───── Provided data ─────

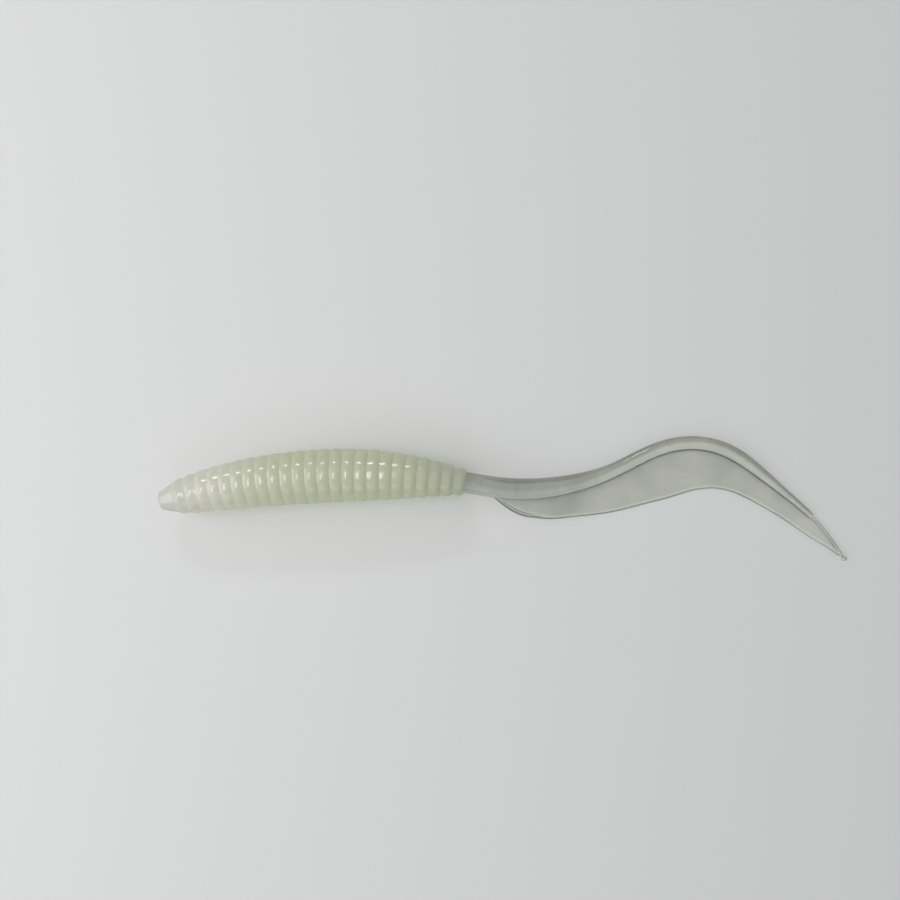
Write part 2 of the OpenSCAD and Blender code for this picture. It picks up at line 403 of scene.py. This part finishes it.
def spindle_tree():
    """Radius over the rings: an ellipse's quarter up to the fattest place, then a parabola."""
    tree = bpy.data.node_groups.new("spindle", "GeometryNodeTree")
    t = Tree(tree)
    t.sockets("INPUT", {name: "NodeSocketFloat" for name in ["Distance", *SPINDLE_SIZES]})
    t.sockets("OUTPUT", {"Radius": "NodeSocketFloat"})
    given = t.add("NodeGroupInput").outputs
    fattest = t.math("MULTIPLY", given["Body Length"], given["Fattest Share"])
    ahead = t.math("SUBTRACT", 1, t.math("MINIMUM", t.math("DIVIDE", given["Distance"], fattest), 1))
    rise = t.math("SQRT", t.math("SUBTRACT", 1, t.math("MULTIPLY", ahead, ahead)))
    swell = t.math("SUBTRACT", given["Fattest Radius"], given["Nose Radius"])
    front = t.math("MULTIPLY_ADD", rise, swell, given["Nose Radius"])
    behind = t.math("MAXIMUM", t.math("SUBTRACT", given["Distance"], fattest), 0)
    behind = t.math("DIVIDE", behind, t.math("SUBTRACT", given["Body Length"], fattest))
    loss = t.math("SUBTRACT", given["Last Radius"], given["Fattest Radius"])
    end = t.add("NodeGroupOutput")
    t.join(t.math("MULTIPLY_ADD", t.math("MULTIPLY", behind, behind), loss, front), end.inputs["Radius"])
    return tree


SPINDLE = spindle_tree()


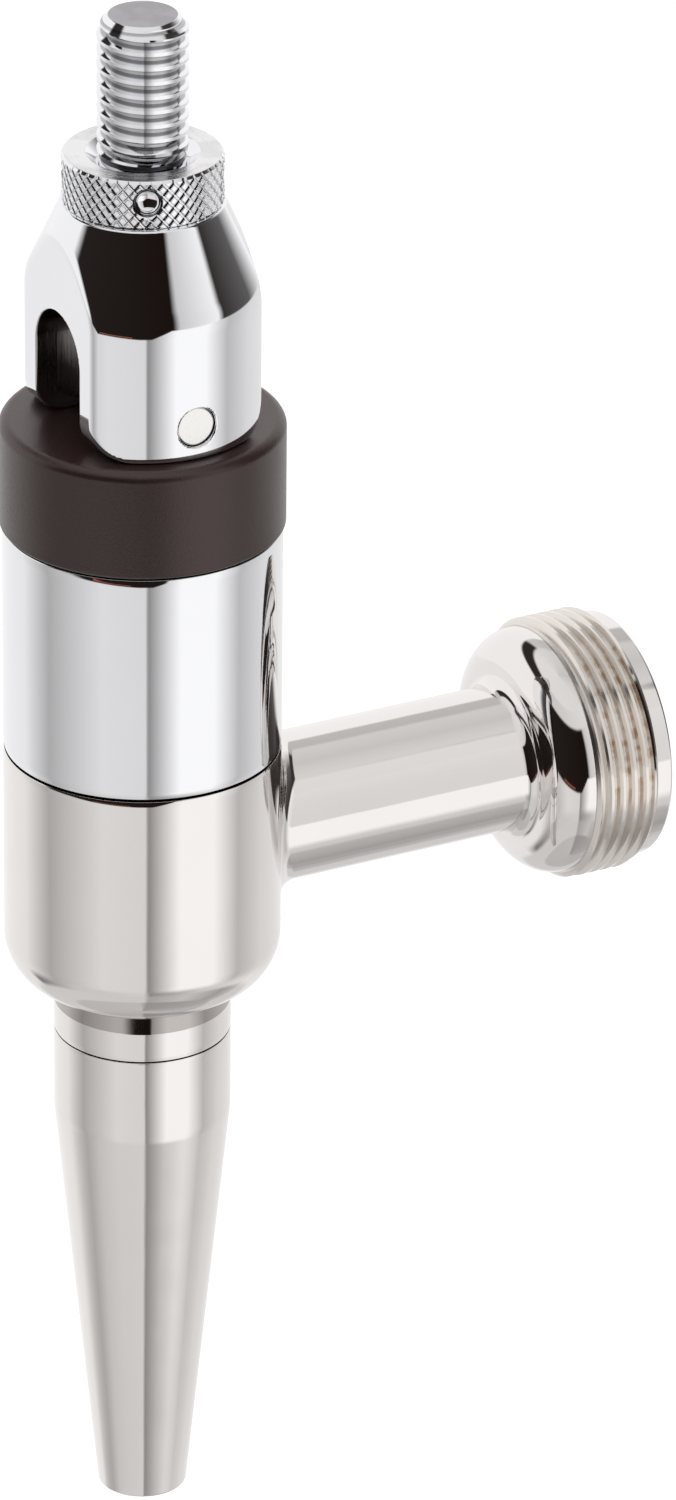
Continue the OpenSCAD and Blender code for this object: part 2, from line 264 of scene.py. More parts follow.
def smooth_runs(points):
    """Cuts an outline where it turns sharply. Each run comes with its outline normals."""
    steps = unit(np.diff(points, axis=0))
    turns = (steps[:-1] * steps[1:]).sum(1)
    cuts = [0] + [i + 1 for i, c in enumerate(turns) if c < math.cos(SHARP)] + [len(points) - 1]
    for start, end in zip(cuts[:-1], cuts[1:]):
        run = points[start : end + 1]
        tangent = unit(np.gradient(run, axis=0))
        tangent[0], tangent[-1] = steps[start], steps[end - 1]
        yield run, np.stack([tangent[:, 1], -tangent[:, 0]], axis=1)


def turned(skin, outline, angles, along="z"):
    """Turns an outline of (radius, height) round an axis. It runs up the outside of the piece, in
    over the top and down the inside, so that its normals, on its right, point out of the metal."""
    for run, normals in smooth_runs(np.asarray(outline, float)):
        skin.grid(round_axis(run, angles, along), round_axis(normals, angles, along))


def round_axis(run, angles, along):
    radius, height = run[:, :1], run[:, 1:]
    cos, sin = np.cos(angles)[None], np.sin(angles)[None]
    rise = np.broadcast_to(height, (len(run), len(angles)))
    if along == "z":
        return np.stack([radius * cos, radius * sin, rise], axis=2)
    if along == "y":
        return np.stack([radius * cos, rise, radius * sin], axis=2)
    return np.stack([rise, radius * cos, radius * sin], axis=2)


def full_turn(count):
    return np.linspace(0, 2 * math.pi, count + 1)


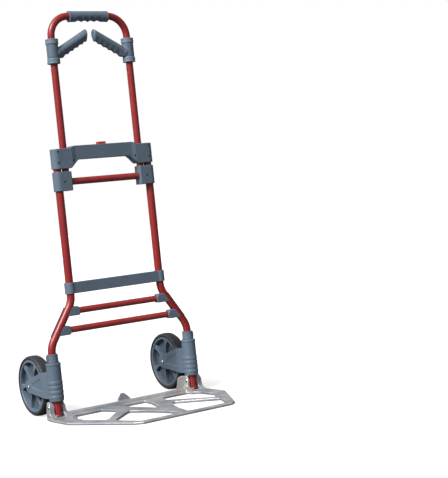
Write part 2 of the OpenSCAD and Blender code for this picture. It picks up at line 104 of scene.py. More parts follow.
def arc(centre, radius, start, end, steps=24):
    """Points on a circle from start to end, in degrees."""
    points = []
    for i in range(steps + 1):
        angle = math.radians(start + (end - start) * i / steps)
        points.append(Vector((centre[0] + radius * math.cos(angle), centre[1] + radius * math.sin(angle))))
    return points


def circle(centre, radius, steps=48):
    return arc(centre, radius, 0, 360 - 360 / steps, steps - 1)


def rounded(corners, closed=True, step=15):
    """A polygon from (x, y) corners; one given as (x, y, radius) becomes an arc of that radius."""
    outline = []
    count = len(corners)
    for i, corner in enumerate(corners):
        point = Vector(corner[:2])
        radius = corner[2] if len(corner) > 2 else 0
        at_end = not closed and i in (0, count - 1)
        if radius == 0 or at_end:
            outline.append(point)
            continue
        before = (Vector(corners[i - 1][:2]) - point).normalized()
        after = (Vector(corners[(i + 1) % count][:2]) - point).normalized()
        half = before.angle(after) / 2
        centre = point + (before + after).normalized() * radius / math.sin(half)
        start = point + before * radius / math.tan(half) - centre
        turn = math.pi - 2 * half
        if before.x * after.y - before.y * after.x > 0:
            turn = -turn
        steps = max(2, math.ceil(abs(math.degrees(turn)) / step))
        for k in range(steps + 1):
            angle = turn * k / steps
            outline.append(centre + Matrix.Rotation(angle, 2) @ start)
    return outline


def area(outline):
    """Signed area: positive where the outline runs anticlockwise."""
    pairs = zip(outline, outline[1:] + outline[:1])
    return sum(a.x * b.y - b.x * a.y for a, b in pairs) / 2


def inset(outline, distance):
    """The outline moved to its left by distance, its corners mitred."""
    moved = []
    for i, point in enumerate(outline):
        before = (point - outline[i - 1]).normalized()
        after = (outline[(i + 1) % len(outline)] - point).normalized()
        left_before = Vector((-before.y, before.x))
        left_after = Vector((-after.y, after.x))
        mitre = left_before + left_after
        moved.append(point + mitre * (2 * distance / max(mitre.length_squared, 0.5)))
    return moved


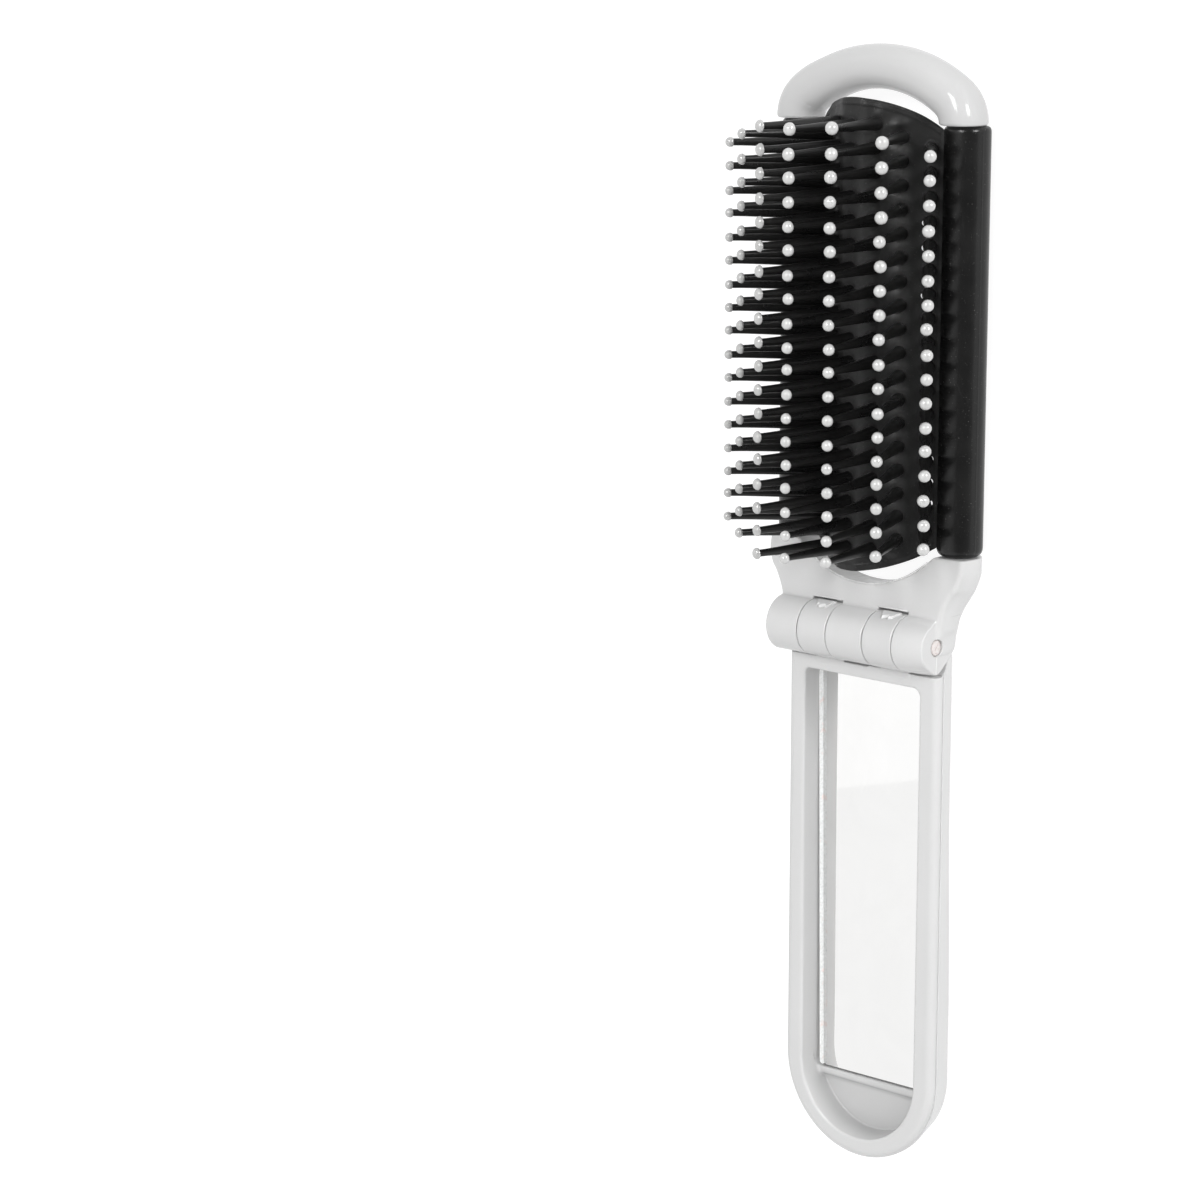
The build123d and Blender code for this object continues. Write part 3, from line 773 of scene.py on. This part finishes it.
def tray_f(x, y, z):
    d2 = handle_2d(x, y, 17.3)
    flange = smax(d2 + 0.0 * z, z + 0.5, 1.45)
    flange = smax(flange, -2.07 - z, 0.09)
    under = (d2 + 1.25 + (-2.53 - z) * TAN) * COS
    under = smax(np.maximum(under, z + 1.6), -7.0 - z, 0.2)
    under = smax(under, y + 7.6, 0.4)
    body = np.minimum(flange, under)
    # recess with its rounded mouth and corners
    draft = (-0.5 - z) * np.interp(y, [-90.0, -84.5], [0.085, 0.0])
    xs = x + 0.2 - np.where(x < -3.0, 0.3 * np.interp(y, [-96.0, -86.0, -72.0, -35.0], [0.0, 1.0, 1.0, 0.25]), 0.0)
    side_d = handle_2d(xs, y, 13.4, -82.3) + draft - 0.32 * np.interp(-z, [4.1, 4.6], [0.0, 1.0]) * np.interp(y, [-85.0, -83.5], [0.0, 1.0])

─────

## What you have to do
From the records above, extract every entry verbatim.

## Correct result
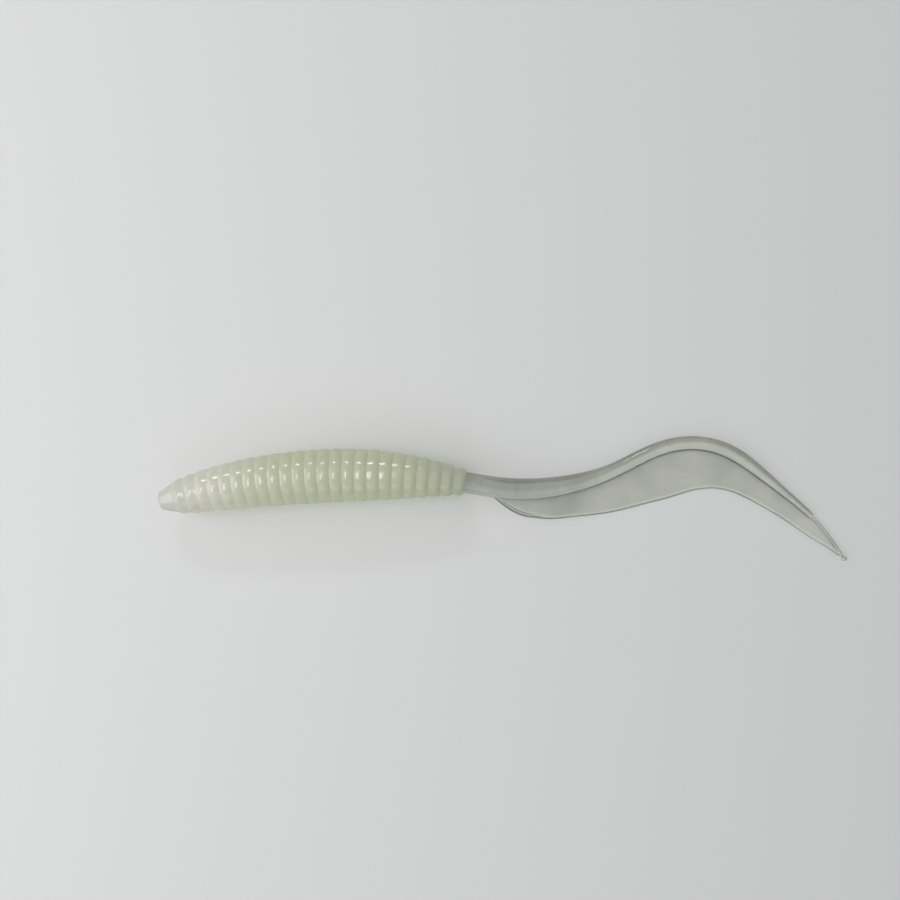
Write part 2 of the OpenSCAD and Blender code for this picture. It picks up at line 403 of scene.py. This part finishes it.
def spindle_tree():
    """Radius over the rings: an ellipse's quarter up to the fattest place, then a parabola."""
    tree = bpy.data.node_groups.new("spindle", "GeometryNodeTree")
    t = Tree(tree)
    t.sockets("INPUT", {name: "NodeSocketFloat" for name in ["Distance", *SPINDLE_SIZES]})
    t.sockets("OUTPUT", {"Radius": "NodeSocketFloat"})
    given = t.add("NodeGroupInput").outputs
    fattest = t.math("MULTIPLY", given["Body Length"], given["Fattest Share"])
    ahead = t.math("SUBTRACT", 1, t.math("MINIMUM", t.math("DIVIDE", given["Distance"], fattest), 1))
    rise = t.math("SQRT", t.math("SUBTRACT", 1, t.math("MULTIPLY", ahead, ahead)))
    swell = t.math("SUBTRACT", given["Fattest Radius"], given["Nose Radius"])
    front = t.math("MULTIPLY_ADD", rise, swell, given["Nose Radius"])
    behind = t.math("MAXIMUM", t.math("SUBTRACT", given["Distance"], fattest), 0)
    behind = t.math("DIVIDE", behind, t.math("SUBTRACT", given["Body Length"], fattest))
    loss = t.math("SUBTRACT", given["Last Radius"], given["Fattest Radius"])
    end = t.add("NodeGroupOutput")
    t.join(t.math("MULTIPLY_ADD", t.math("MULTIPLY", behind, behind), loss, front), end.inputs["Radius"])
    return tree


SPINDLE = spindle_tree()


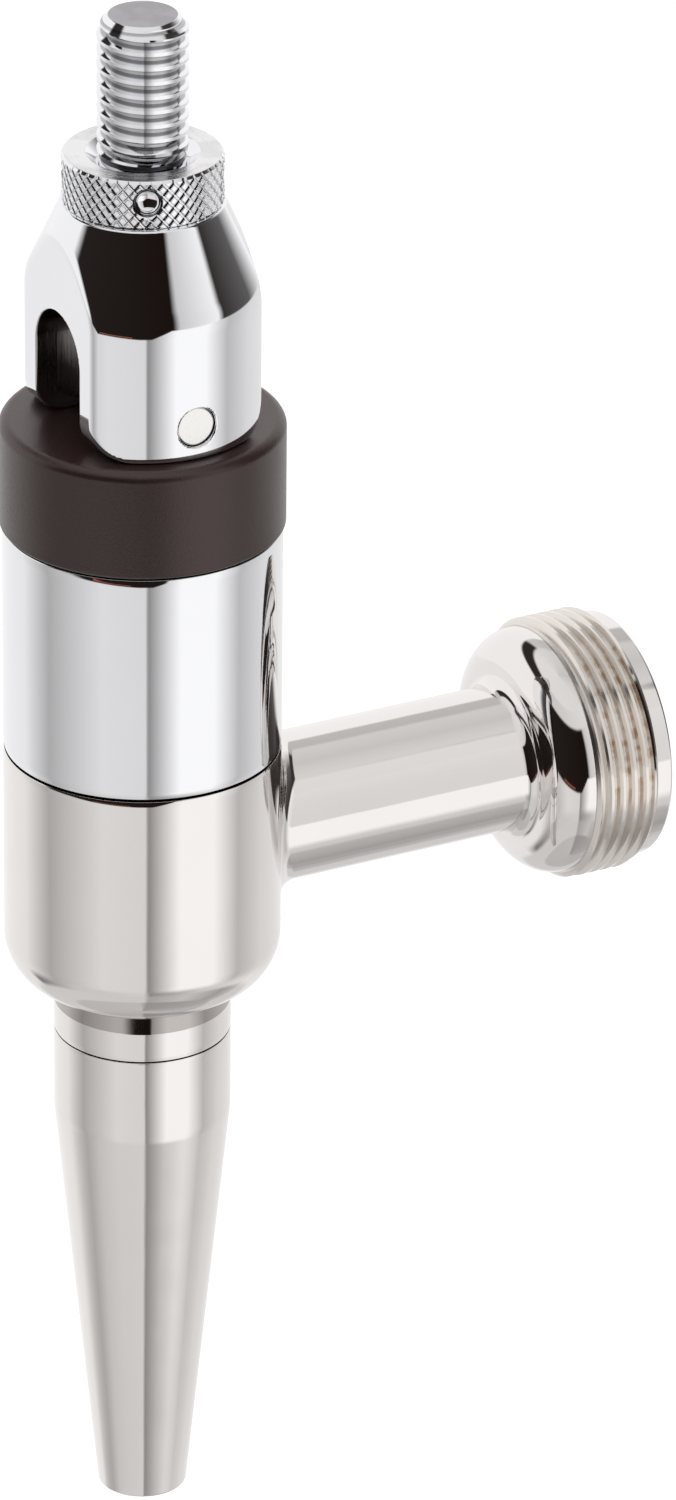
Continue the OpenSCAD and Blender code for this object: part 2, from line 264 of scene.py. More parts follow.
def smooth_runs(points):
    """Cuts an outline where it turns sharply. Each run comes with its outline normals."""
    steps = unit(np.diff(points, axis=0))
    turns = (steps[:-1] * steps[1:]).sum(1)
    cuts = [0] + [i + 1 for i, c in enumerate(turns) if c < math.cos(SHARP)] + [len(points) - 1]
    for start, end in zip(cuts[:-1], cuts[1:]):
        run = points[start : end + 1]
        tangent = unit(np.gradient(run, axis=0))
        tangent[0], tangent[-1] = steps[start], steps[end - 1]
        yield run, np.stack([tangent[:, 1], -tangent[:, 0]], axis=1)


def turned(skin, outline, angles, along="z"):
    """Turns an outline of (radius, height) round an axis. It runs up the outside of the piece, in
    over the top and down the inside, so that its normals, on its right, point out of the metal."""
    for run, normals in smooth_runs(np.asarray(outline, float)):
        skin.grid(round_axis(run, angles, along), round_axis(normals, angles, along))


def round_axis(run, angles, along):
    radius, height = run[:, :1], run[:, 1:]
    cos, sin = np.cos(angles)[None], np.sin(angles)[None]
    rise = np.broadcast_to(height, (len(run), len(angles)))
    if along == "z":
        return np.stack([radius * cos, radius * sin, rise], axis=2)
    if along == "y":
        return np.stack([radius * cos, rise, radius * sin], axis=2)
    return np.stack([rise, radius * cos, radius * sin], axis=2)


def full_turn(count):
    return np.linspace(0, 2 * math.pi, count + 1)


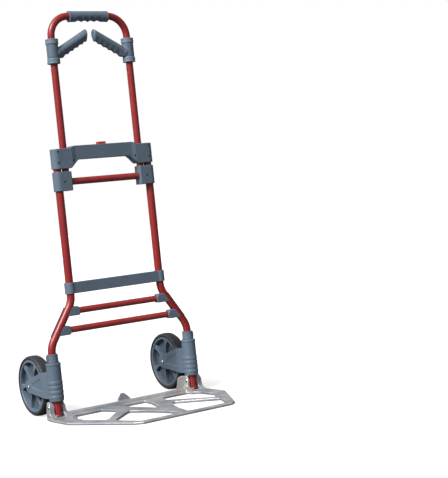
Write part 2 of the OpenSCAD and Blender code for this picture. It picks up at line 104 of scene.py. More parts follow.
def arc(centre, radius, start, end, steps=24):
    """Points on a circle from start to end, in degrees."""
    points = []
    for i in range(steps + 1):
        angle = math.radians(start + (end - start) * i / steps)
        points.append(Vector((centre[0] + radius * math.cos(angle), centre[1] + radius * math.sin(angle))))
    return points


def circle(centre, radius, steps=48):
    return arc(centre, radius, 0, 360 - 360 / steps, steps - 1)


def rounded(corners, closed=True, step=15):
    """A polygon from (x, y) corners; one given as (x, y, radius) becomes an arc of that radius."""
    outline = []
    count = len(corners)
    for i, corner in enumerate(corners):
        point = Vector(corner[:2])
        radius = corner[2] if len(corner) > 2 else 0
        at_end = not closed and i in (0, count - 1)
        if radius == 0 or at_end:
            outline.append(point)
            continue
        before = (Vector(corners[i - 1][:2]) - point).normalized()
        after = (Vector(corners[(i + 1) % count][:2]) - point).normalized()
        half = before.angle(after) / 2
        centre = point + (before + after).normalized() * radius / math.sin(half)
        start = point + before * radius / math.tan(half) - centre
        turn = math.pi - 2 * half
        if before.x * after.y - before.y * after.x > 0:
            turn = -turn
        steps = max(2, math.ceil(abs(math.degrees(turn)) / step))
        for k in range(steps + 1):
            angle = turn * k / steps
            outline.append(centre + Matrix.Rotation(angle, 2) @ start)
    return outline


def area(outline):
    """Signed area: positive where the outline runs anticlockwise."""
    pairs = zip(outline, outline[1:] + outline[:1])
    return sum(a.x * b.y - b.x * a.y for a, b in pairs) / 2


def inset(outline, distance):
    """The outline moved to its left by distance, its corners mitred."""
    moved = []
    for i, point in enumerate(outline):
        before = (point - outline[i - 1]).normalized()
        after = (outline[(i + 1) % len(outline)] - point).normalized()
        left_before = Vector((-before.y, before.x))
        left_after = Vector((-after.y, after.x))
        mitre = left_before + left_after
        moved.append(point + mitre * (2 * distance / max(mitre.length_squared, 0.5)))
    return moved


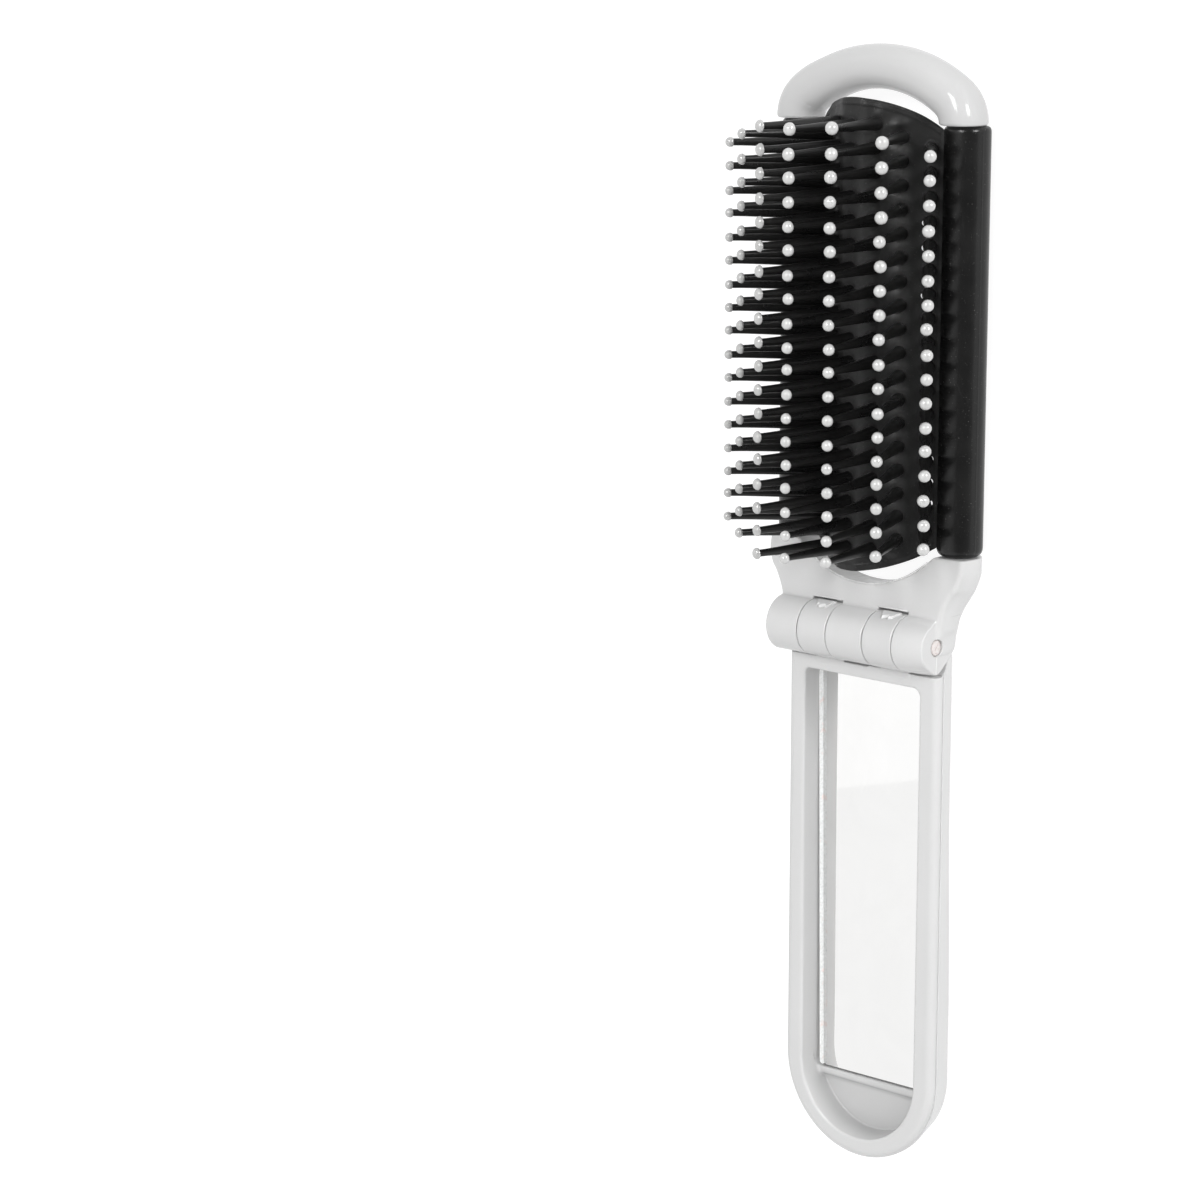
The build123d and Blender code for this object continues. Write part 3, from line 773 of scene.py on. This part finishes it.
def tray_f(x, y, z):
    d2 = handle_2d(x, y, 17.3)
    flange = smax(d2 + 0.0 * z, z + 0.5, 1.45)
    flange = smax(flange, -2.07 - z, 0.09)
    under = (d2 + 1.25 + (-2.53 - z) * TAN) * COS
    under = smax(np.maximum(under, z + 1.6), -7.0 - z, 0.2)
    under = smax(under, y + 7.6, 0.4)
    body = np.minimum(flange, under)
    # recess with its rounded mouth and corners
    draft = (-0.5 - z) * np.interp(y, [-90.0, -84.5], [0.085, 0.0])
    xs = x + 0.2 - np.where(x < -3.0, 0.3 * np.interp(y, [-96.0, -86.0, -72.0, -35.0], [0.0, 1.0, 1.0, 0.25]), 0.0)
    side_d = handle_2d(xs, y, 13.4, -82.3) + draft - 0.32 * np.interp(-z, [4.1, 4.6], [0.0, 1.0]) * np.interp(y, [-85.0, -83.5], [0.0, 1.0])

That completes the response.